Eleven years ago, Linda Teasley and her husband wanted to give their two puppies — Goldendoodle Noodles and English Bulldog Sheba — access to their yard so the dogs could run around and play. But in order to do so, they wanted to make their half-acre property safe.
Having previously suffered through their local association’s laborious design-review process when they planned to build an addition to their Northern Virginia home, Teasley didn’t want to revisit the process to build a fence. “They just make it very difficult if you do something they don’t like,” she says.
So, instead, the couple installed an electronic fence—a so-called containment system in which dogs wear collars that send electric shocks to their necks if they attempt to cross a buried wire.
Today, many pet owners in the U.S. are making the same choice, as an increasing number of homeowners’ associations, as well as cities and counties, are putting restrictions on the types of fencing allowed—physical and electronic alike—and where they can be built.
Interestingly, there’s a pretty fierce debate as to the safety and efficacy of these systems. Thousands of American pet owners swear by them, but many others would like to ban shock collars, which would effectively end the use of electronic fences. Shock collars are already illegal in a number of other countries, including Sweden, Switzerland, Germany and Wales, and in some states in Australia.
Let’s look at how the system works.
Electronic containment systems can range from a DIY kit that costs a few hundred dollars to more than $1,000 if you go with a full-service product that includes professional installation and dog training.
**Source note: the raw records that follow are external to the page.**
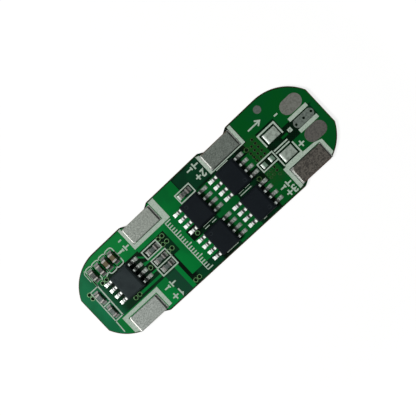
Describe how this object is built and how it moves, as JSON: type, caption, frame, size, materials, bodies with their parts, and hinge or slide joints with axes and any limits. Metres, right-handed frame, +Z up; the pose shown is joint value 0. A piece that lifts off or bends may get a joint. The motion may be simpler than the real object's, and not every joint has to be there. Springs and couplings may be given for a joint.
{
  "type": "battery management board",
  "caption": "Slim round-ended circuit board with welded cell tabs, power transistors and a controller chip, to protect a small battery pack.",
  "frame": {"origin": "centre of the board's flat underside", "axes": "+X along the board towards the output pads, +Y towards the edge with the negative and second cell tabs, +Z up through the component side"},
  "size_m": [0.0512, 0.016, 0.0027],
  "materials": {
    "solder_mask": "glossy green solder mask over glass-epoxy laminate",
    "controller_compound": "matte dark grey mould compound",
    "transistor_compound": "matte near-black mould compound",
    "lead_plating": "bright tin plating",
    "solder": "bright solder",
    "tab_nickel": "matte grained nickel plating",
    "tab_nickel_worn": "streaked dull nickel plating",
    "tab_nickel_dark": "dark mottled plating",
    "end_plating": "satin tin plating",
    "resistor_coat": "glossy black glass coat on white ceramic",
    "capacitor_ceramic": "matte tan ceramic",
    "pad_tin_dull": "dull tinned copper",
    "pad_solder_bright": "bright domed solder",
    "mark_copper": "dull bare pad"
  },
  "bodies": {
    "root": {"alignment_mark": "mark_copper", "capacitor_1_body": "capacitor_ceramic", "capacitor_1_caps": "end_plating", "capacitor_2_body": "capacitor_ceramic", "capacitor_2_caps": "end_plating", "cell_tab_first": "tab_nickel", "cell_tab_negative": "tab_nickel", "cell_tab_second": "tab_nickel_worn", "cell_tab_third": "tab_nickel_dark", "chip_solder": "solder", "circuit_board": "solder_mask", "controller_body": "controller_compound", "controller_leads": "lead_plating", "controller_solder": "solder", "output_pad_negative": "pad_tin_dull", "output_pad_positive": "pad_tin_dull", "resistor_1_body": "resistor_coat", "resistor_1_caps": "end_plating", "resistor_2_body": "resistor_coat", "resistor_2_caps": "end_plating", "resistor_3_body": "resistor_coat", "resistor_3_caps": "end_plating", "resistor_4_body": "resistor_coat", "resistor_4_caps": "end_plating", "resistor_5_body": "resistor_coat", "resistor_5_caps": "end_plating", "resistor_6_body": "resistor_coat", "resistor_6_caps": "end_plating", "resistor_7_body": "resistor_coat", "resistor_7_caps": "end_plating", "resistor_8_body": "resistor_coat", "resistor_8_caps": "end_plating", "sense_pad": "pad_tin_dull", "shunt_pad_lower": "pad_solder_bright", "shunt_pad_upper": "pad_solder_bright", "spare_pads": "pad_solder_bright", "tab_solder": "solder", "transistor_1_body": "transistor_compound", "transistor_1_leads": "lead_plating", "transistor_1_solder": "solder", "transistor_2_body": "transistor_compound", "transistor_2_leads": "lead_plating", "transistor_2_solder": "solder", "transistor_3_body": "transistor_compound", "transistor_3_leads": "lead_plating", "transistor_3_solder": "solder", "transistor_4_body": "transistor_compound", "transistor_4_leads": "lead_plating", "transistor_4_solder": "solder"}
  },
  "joints": []
}
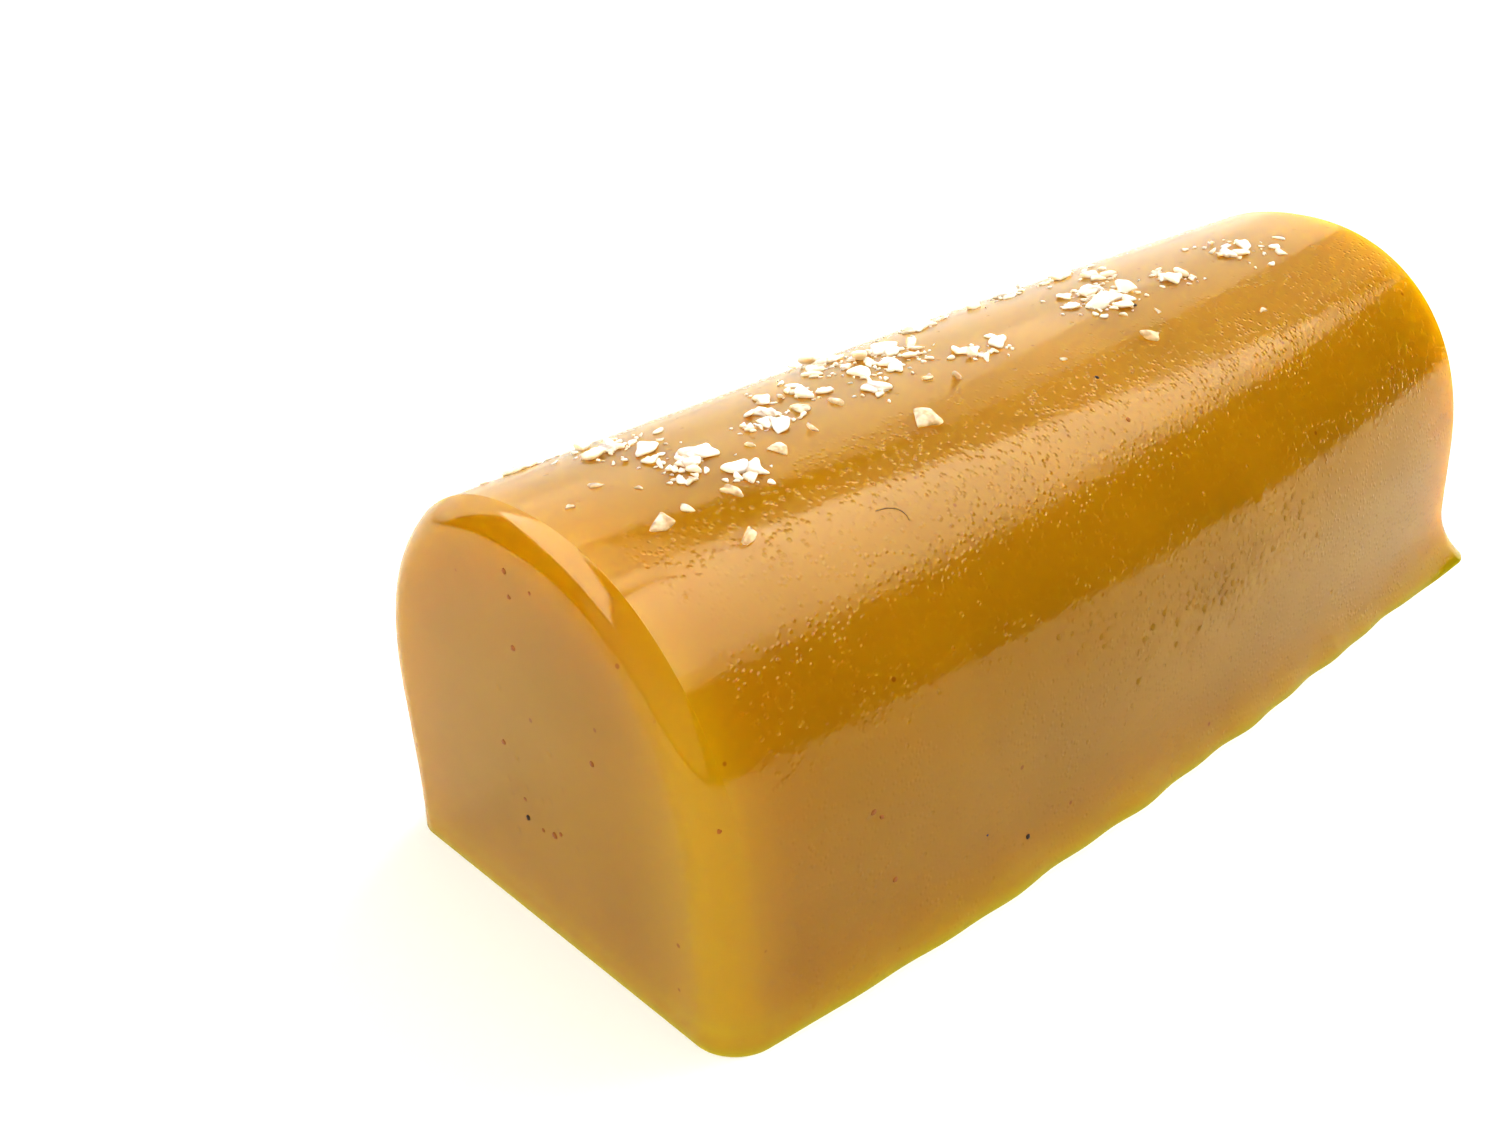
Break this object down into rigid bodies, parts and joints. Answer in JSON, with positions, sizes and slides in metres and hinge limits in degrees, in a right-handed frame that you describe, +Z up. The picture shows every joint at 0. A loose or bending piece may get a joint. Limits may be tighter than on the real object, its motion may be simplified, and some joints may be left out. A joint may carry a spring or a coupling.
{
  "type": "salted caramel candy",
  "caption": "Round-topped bar of soft golden caramel with flat ends and base, sprinkled along the ridge with coarse white sea salt; a sweet that rests flat.",
  "frame": {"origin": "middle of the bar's flat base", "axes": "+X along the bar towards its slumped end, +Y across it, +Z up to the ridge"},
  "size_m": [0.0766, 0.0335, 0.0259],
  "materials": {
    "caramel": "glossy soft caramel, slightly translucent",
    "sea_salt": "translucent white crystals"
  },
  "bodies": {
    "root": {"caramel_bar": "caramel"}
  },
  "joints": []
}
To start, the sensor wire is buried along the perimeter of the area in which the dog is to be contained. Then, little flags are placed along that line so that the dog can see the boundaries. Different techniques are used to teach the dog to stay in the yard, but basically, for the first few days, the shock feature on the collar isn’t used. Instead, the dog hears a warning beep from the collar and then the owner shouts, dances, sings—whatever it takes to get the dog to retreat from the line and go to his person for some tasty treats and praise. Essentially, the dog is being trained to do a recall when he hears the beep.
Once the dog is reliably retreating from the beep, a consequence for ignoring it is added: if he ignores the beep and crosses the wire, he will receive a shock. Ideally, the dog only has to be shocked a handful of times before learning to respect the beep and retreat. But, no matter how well the dog learns to stop when he hears the warning beep, for the system to be effective, the collar must be worn at all times when the dog is in the yard.
Sounds simple enough, right? Well, let’s peek behind the curtain.
Shock collars are an aversive tool, which means they use pain and/or fear to motivate the dog to stay in the yard.
Proponents describe the shock the dog feels as similar to the zap we get when we touch a TV after walking on carpet. They say the dog isn’t hurt, that the sensation is minimal. But pain and fear threshold levels are different for each animal, just as they are for each person.
So the question isn’t whether that sensation scares or hurts us, it’s whether the shock scares or hurts the dog enough to keep him from leaving the yard. That pain or that fear has to mean more to the dog than chasing squirrels or feral cats or kids playing soccer or whatever exciting adventure lies beyond the invisible line. That’s how aversive the shock has to be.
Some dogs are motivated to stay put, some dogs become so afraid of the shocks that they won’t go out in the yard at all, and some dogs don’t care a bit and fly through the shock.